Police uniforms are likely to be changed to symobolise the new, non-partisan police. Laws considered repressive are likely to be scrapped or modified. The Election Commission will be reconstituted. Provisions banning anyone from serving more than two terms as the Prime Minister or the President are being discussed. Bringing the perpetrators of July violence to justice is another priority.

Nahid Islam told the media in Dhaka that they want to focus on building a national character breaking the ‘culture versus religion’ binary—in which cultural and religious identities can coexist. Taking the country’s history beyond the 1952-1971 timeline is necessary for this. The student leadership is currently planning to expand their SAD platform to a student-citizen joint platform. Many see this initiative as the first step towards launching a new political party.

In most ways, the student leadership wants to take the middle path. As one of the SAD members explains: “We oppose both Mujibur Rahman’s deification and vilification. We want an objective, unbiased evaluation.” They neither want to pursue a Bangladesh Nationalist Party (BNP)-JeI alliance-type inimical attitude towards India nor want to toe AL’s ‘policy of total surrender’. 

There seems to be a broad consensus among various dominant political groups about turning Bangladesh into a “liberal democracy”, with pro-US inclinations rather than pro-India, pro-China or pro-Pakistan. The BNP has started distancing itself from its long-term ally, the JeI, and highlighting itself as a liberal-democratic force.

Lurking Danger

August did not start taint-free. Hours within Hasina’s exist, Bangladesh descended into lawlessness, as all the police fled from their stations. For about a week, loot, arsons, robberies, targetting AL leaders, minority communities and their places of worship and business establishments as well as public properties and banks, kept people deeply concerned. They have mostly stopped since mid-August.

The sudden freedom has activated all other forces that the Hasina regime had suppressed. If a section of students started covering all walls within their reach with colourful graffiti highlighting the anti-discrimination spirit of the upsurge—which many call the country’s second Independence —the imprints of Islamic fundamentalist forces were rather evident in some other acts.

Among them is the targetted vandalism of sculptures themed on Greek and Roman goddesses and those representing the 1971 Liberation War. A road sign was changed to rename the road after Prophet Ibrahim, who was also declared the ‘Father of the Nation’ in that sign. Some Islamic clerics are making inflammatory or provocative comments on social media platforms. Noticeably, these actions are facing widespread condemnation from the students, civil society and even commoners.

Since the dramatic fall of Hasina’s government, the mission of repairing, or rather reconstructing, Bangladesh has gained momentum.

At the same time, a trend of suppressing pro-AL voices of the past is raising its head, which many see as a potential threat to the freedom of expression that the upsurge promised.

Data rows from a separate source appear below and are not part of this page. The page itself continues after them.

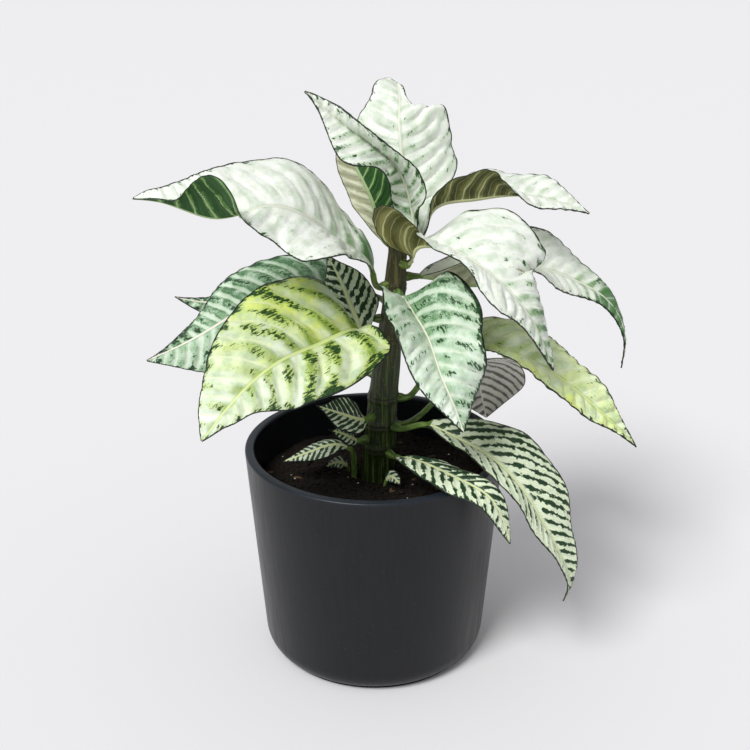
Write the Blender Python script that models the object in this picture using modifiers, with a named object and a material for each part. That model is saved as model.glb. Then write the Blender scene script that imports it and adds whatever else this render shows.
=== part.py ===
"""Potted zebra plant: a dark tapered pot, its soil, one stem and 23 leaves, each leaf with its own stalk."""
import math

import bmesh
import bpy
import numpy as np
from mathutils import Vector, noise

MM = 0.001

# Pot, mm
POT_RIM_RADIUS = 70.0
POT_BASE_RADIUS = 61.0
POT_HEIGHT = 119.0
POT_CORNER = 12.0
POT_WALL = 5.0
POT_FLOOR = 7.0
LIP_ROUND = 2.2
TURN_STEPS = 40

# Soil, mm
SOIL_LEVEL = 99.0
SOIL_EDGE_DROP = 2.0
SOIL_BUMP = 1.3
CLEARANCE = 0.35
SEAT_GAP = 0.5

# Stem: where its axis runs and how thick it is, mm
STEM_AXIS = [(2, 0, 78), (2, 0, 99), (3, 0, 120), (6, 0, 160), (10, 0, 200), (12, 0, 225), (13, 1, 240)]
STEM_RADIUS = [8.0, 9.0, 8.6, 7.2, 5.6, 4.8, 3.6]
STEM_NODES = (117, 131, 147, 180, 208, 230)
NODE_SWELL = 0.8

# Leaves, mm
BLADE_THICK = 0.7
RIB_DEPTH = 1.1
STALK_RADIUS = 1.6
TIP_HALF_WIDTH = 0.4
ACROSS_LARGE = (-1, -0.6, -0.1, 0, 0.1, 0.6, 1)
ACROSS_SMALL = (-1, -0.5, 0, 0.5, 1)

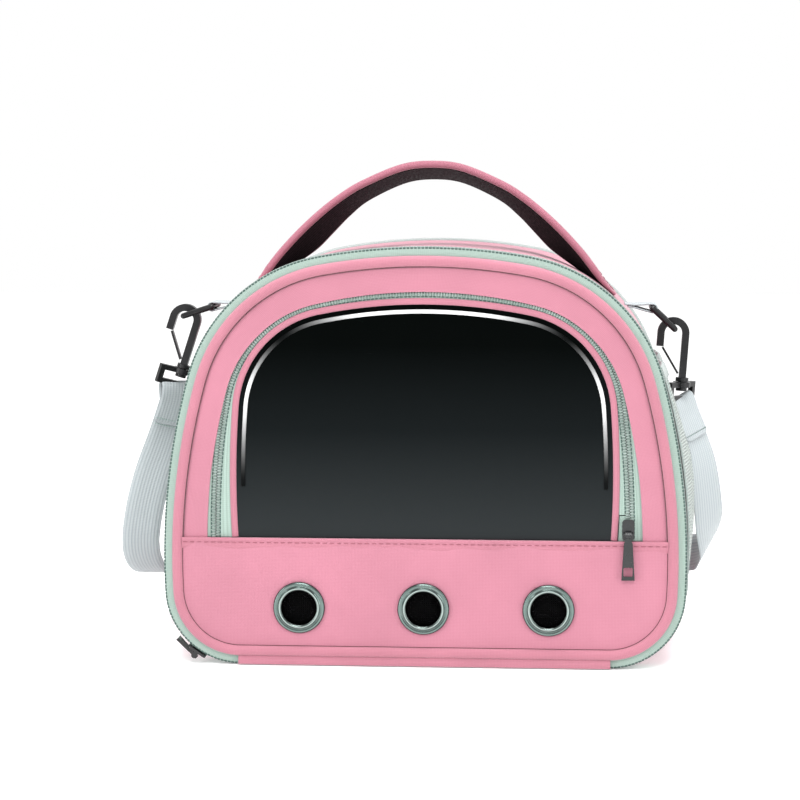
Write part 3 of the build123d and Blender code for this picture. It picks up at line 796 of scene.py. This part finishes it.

Public intellectuals like economist Anu Muhammad, as well as many commoners, have warned against entertaining such trends and called for nipping them in the bud.

The student leadership has little organisational strength outside of campuses. It needs the BNP’s cooperation, especially in restoring peace and carrying out administrative and structural reforms. It needs cooperation from the Army, which has been playing a critical role in this transforming phase by carrying out all law-and-order duties. Besides, there is the United States, which many fear is trying to turn the new government into its puppet.

According to a Dhaka University teacher who did not want to be identified, the new government’s power does not come from any organised strength. “It comes from the people’s collective aspirations and trust in the student leadership,” says the teacher. She argues that it is in acknowledgment of the popular support that the army—in a break from tradition—played a positive role in implementing the wishes of the people embodied by student leadership. The BNP and JeI’s cooperation also comes from acknowledging this support.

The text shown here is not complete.